▸ **Data extract**:

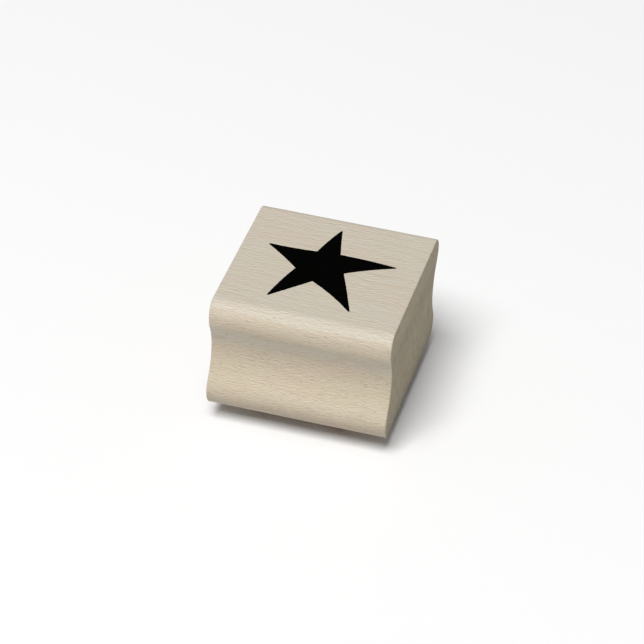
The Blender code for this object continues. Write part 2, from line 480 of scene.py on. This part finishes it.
class Shader:
    """A material's node tree, built from the object's own coordinates up to its Principled BSDF.

    Places are in millimetres. A pattern's bumps are how many it has in a millimetre along X, Y and Z.
    """

    def __init__(self, name):
        self.material = bpy.data.materials.new(name)
        self.material.use_nodes = True
        self.tree = self.material.node_tree
        self.surface = self.tree.nodes["Principled BSDF"]
        coordinates = self.tree.nodes.new("ShaderNodeTexCoord")
        self.normal = coordinates.outputs["Normal"]
        self.place = self.stretched(coordinates.outputs["Object"], (1 / MM, 1 / MM, 1 / MM))

    def node(self, kind, inputs, output=0, **settings):
        """A node with its settings and inputs, each a value or another node's output. Returns its output."""
        made = self.tree.nodes.new(kind)
        for name, value in settings.items():
            setattr(made, name, value)
        for key, value in inputs.items():
            self.feed(made.inputs[key], value)
        return made.outputs[output]

    def feed(self, socket, value):
        if isinstance(value, bpy.types.NodeSocket):
            self.tree.links.new(value, socket)
        else:
            socket.default_value = value

    def math(self, operation, *values):
        inputs = dict(enumerate(values))
        return self.node("ShaderNodeMath", inputs, operation=operation)

    def vector(self, operation, first, second):
        """A sum, product or cross product of two vectors."""
        return self.node("ShaderNodeVectorMath", {0: first, 1: second}, operation=operation)

    def scaled(self, vector, factor):
        """A vector or a colour times a factor."""
        return self.node("ShaderNodeVectorMath", {0: vector, "Scale": factor}, operation="SCALE")

    def split(self, vector):
        """The X, Y and Z of a vector."""
        made = self.tree.nodes.new("ShaderNodeSeparateXYZ")
        self.feed(made.inputs["Vector"], vector)
        return made.outputs

    def stretched(self, place, scale):
        return self.node("ShaderNodeMapping", {"Vector": place, "Scale": scale})

    def noise_at(self, place, detail=2.0, roughness=0.5, warp=0.0):
        """Noise from 0 to 1, with a bump in each unit of the place."""
        inputs = {"Vector": place, "Scale": 1.0}
        inputs |= {"Detail": detail, "Roughness": roughness, "Distortion": warp}
        return self.node("ShaderNodeTexNoise", inputs)

    def noise(self, bumps, **character):
        """Noise from 0 to 1."""
        return self.noise_at(self.stretched(self.place, bumps), **character)

    def streaks(self, bumps):
        """Fine streaks round 0, with no broad patches: noise less its average a step to each side."""
        along = (1.0, 0.0, 0.0)
        across = self.vector("CROSS_PRODUCT", along, self.normal)
        middle = self.stretched(self.place, bumps)
        levels = []
        for reach in (-0.5, 0.0, 0.5):
            place = self.vector("ADD", middle, self.scaled(across, reach))
            levels.append(self.noise_at(place, detail=1.0, roughness=0.7))
        before, here, after = levels
        return self.math("MULTIPLY_ADD", self.math("ADD", before, after), -0.5, here)

    def cells(self, bumps, **settings):
        """Distance from the middle of the nearest cell, or as the settings say."""
        inputs = {"Vector": self.stretched(self.place, bumps), "Scale": 1.0}
        return self.node("ShaderNodeTexVoronoi", inputs, **settings)

    def sway(self, bumps, reach):
        """Shift all later patterns across the grain by up to about reach, so that straight lines wave."""
        shift = self.spread(self.noise(bumps), MOST, (-reach, reach))
        offset = self.node("ShaderNodeCombineXYZ", {"Y": shift, "Z": shift})
        self.place = self.vector("ADD", self.place, offset)

    def spread(self, value, span, target=(0.0, 1.0)):
        """The value's span, spread smoothly over a target span and held outside it."""
        inputs = {"Value": value}
        inputs["From Min"], inputs["From Max"] = span
        inputs["To Min"], inputs["To Max"] = target
        return self.node("ShaderNodeMapRange", inputs, interpolation_type="SMOOTHSTEP")

    def mix(self, share, first, second, blend="MIX"):
        """Two colours mixed, or otherwise blended, by a share from 0 to 1."""
        inputs = {0: share, 6: self.opaque(first), 7: self.opaque(second)}
        return self.node("ShaderNodeMix", inputs, output=2, data_type="RGBA", blend_type=blend)

    def opaque(self, colour):
        return (*colour, 1.0) if isinstance(colour, tuple) else colour

    def bump(self, height, depth):
        """Relief of a depth in metres where height goes from 0 to 1."""
        inputs = {"Height": height, "Distance": depth, "Strength": 1.0}
        self.feed(self.surface.inputs["Normal"], self.node("ShaderNodeBump", inputs))

    def finish(self, **values):
        """The material, once these inputs of its surface are fed."""
        for name, value in values.items():
            self.feed(self.surface.inputs[name.replace("_", " ")], value)
        return self.material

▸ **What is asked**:
Extract all of the material exactly as it is written.

▸ **The completed task**:
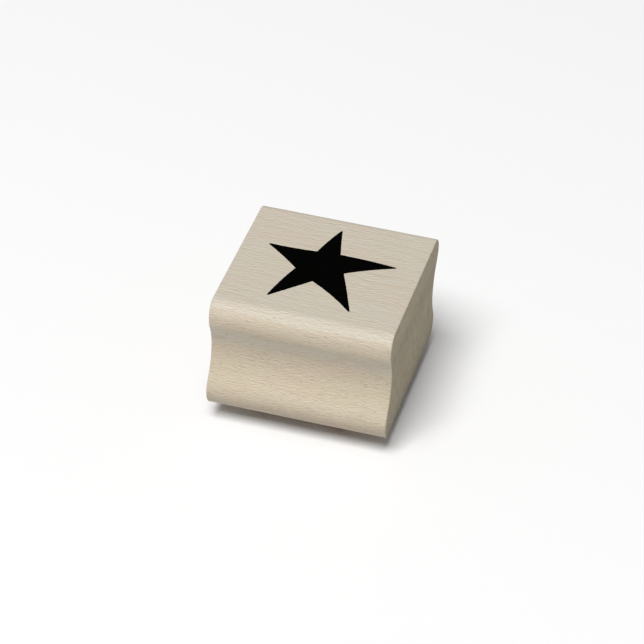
The Blender code for this object continues. Write part 2, from line 480 of scene.py on. This part finishes it.
class Shader:
    """A material's node tree, built from the object's own coordinates up to its Principled BSDF.

    Places are in millimetres. A pattern's bumps are how many it has in a millimetre along X, Y and Z.
    """

    def __init__(self, name):
        self.material = bpy.data.materials.new(name)
        self.material.use_nodes = True
        self.tree = self.material.node_tree
        self.surface = self.tree.nodes["Principled BSDF"]
        coordinates = self.tree.nodes.new("ShaderNodeTexCoord")
        self.normal = coordinates.outputs["Normal"]
        self.place = self.stretched(coordinates.outputs["Object"], (1 / MM, 1 / MM, 1 / MM))

    def node(self, kind, inputs, output=0, **settings):
        """A node with its settings and inputs, each a value or another node's output. Returns its output."""
        made = self.tree.nodes.new(kind)
        for name, value in settings.items():
            setattr(made, name, value)
        for key, value in inputs.items():
            self.feed(made.inputs[key], value)
        return made.outputs[output]

    def feed(self, socket, value):
        if isinstance(value, bpy.types.NodeSocket):
            self.tree.links.new(value, socket)
        else:
            socket.default_value = value

    def math(self, operation, *values):
        inputs = dict(enumerate(values))
        return self.node("ShaderNodeMath", inputs, operation=operation)

    def vector(self, operation, first, second):
        """A sum, product or cross product of two vectors."""
        return self.node("ShaderNodeVectorMath", {0: first, 1: second}, operation=operation)

    def scaled(self, vector, factor):
        """A vector or a colour times a factor."""
        return self.node("ShaderNodeVectorMath", {0: vector, "Scale": factor}, operation="SCALE")

    def split(self, vector):
        """The X, Y and Z of a vector."""
        made = self.tree.nodes.new("ShaderNodeSeparateXYZ")
        self.feed(made.inputs["Vector"], vector)
        return made.outputs

    def stretched(self, place, scale):
        return self.node("ShaderNodeMapping", {"Vector": place, "Scale": scale})

    def noise_at(self, place, detail=2.0, roughness=0.5, warp=0.0):
        """Noise from 0 to 1, with a bump in each unit of the place."""
        inputs = {"Vector": place, "Scale": 1.0}
        inputs |= {"Detail": detail, "Roughness": roughness, "Distortion": warp}
        return self.node("ShaderNodeTexNoise", inputs)

    def noise(self, bumps, **character):
        """Noise from 0 to 1."""
        return self.noise_at(self.stretched(self.place, bumps), **character)

    def streaks(self, bumps):
        """Fine streaks round 0, with no broad patches: noise less its average a step to each side."""
        along = (1.0, 0.0, 0.0)
        across = self.vector("CROSS_PRODUCT", along, self.normal)
        middle = self.stretched(self.place, bumps)
        levels = []
        for reach in (-0.5, 0.0, 0.5):
            place = self.vector("ADD", middle, self.scaled(across, reach))
            levels.append(self.noise_at(place, detail=1.0, roughness=0.7))
        before, here, after = levels
        return self.math("MULTIPLY_ADD", self.math("ADD", before, after), -0.5, here)

    def cells(self, bumps, **settings):
        """Distance from the middle of the nearest cell, or as the settings say."""
        inputs = {"Vector": self.stretched(self.place, bumps), "Scale": 1.0}
        return self.node("ShaderNodeTexVoronoi", inputs, **settings)

    def sway(self, bumps, reach):
        """Shift all later patterns across the grain by up to about reach, so that straight lines wave."""
        shift = self.spread(self.noise(bumps), MOST, (-reach, reach))
        offset = self.node("ShaderNodeCombineXYZ", {"Y": shift, "Z": shift})
        self.place = self.vector("ADD", self.place, offset)

    def spread(self, value, span, target=(0.0, 1.0)):
        """The value's span, spread smoothly over a target span and held outside it."""
        inputs = {"Value": value}
        inputs["From Min"], inputs["From Max"] = span
        inputs["To Min"], inputs["To Max"] = target
        return self.node("ShaderNodeMapRange", inputs, interpolation_type="SMOOTHSTEP")

    def mix(self, share, first, second, blend="MIX"):
        """Two colours mixed, or otherwise blended, by a share from 0 to 1."""
        inputs = {0: share, 6: self.opaque(first), 7: self.opaque(second)}
        return self.node("ShaderNodeMix", inputs, output=2, data_type="RGBA", blend_type=blend)

    def opaque(self, colour):
        return (*colour, 1.0) if isinstance(colour, tuple) else colour

    def bump(self, height, depth):
        """Relief of a depth in metres where height goes from 0 to 1."""
        inputs = {"Height": height, "Distance": depth, "Strength": 1.0}
        self.feed(self.surface.inputs["Normal"], self.node("ShaderNodeBump", inputs))

    def finish(self, **values):
        """The material, once these inputs of its surface are fed."""
        for name, value in values.items():
            self.feed(self.surface.inputs[name.replace("_", " ")], value)
        return self.material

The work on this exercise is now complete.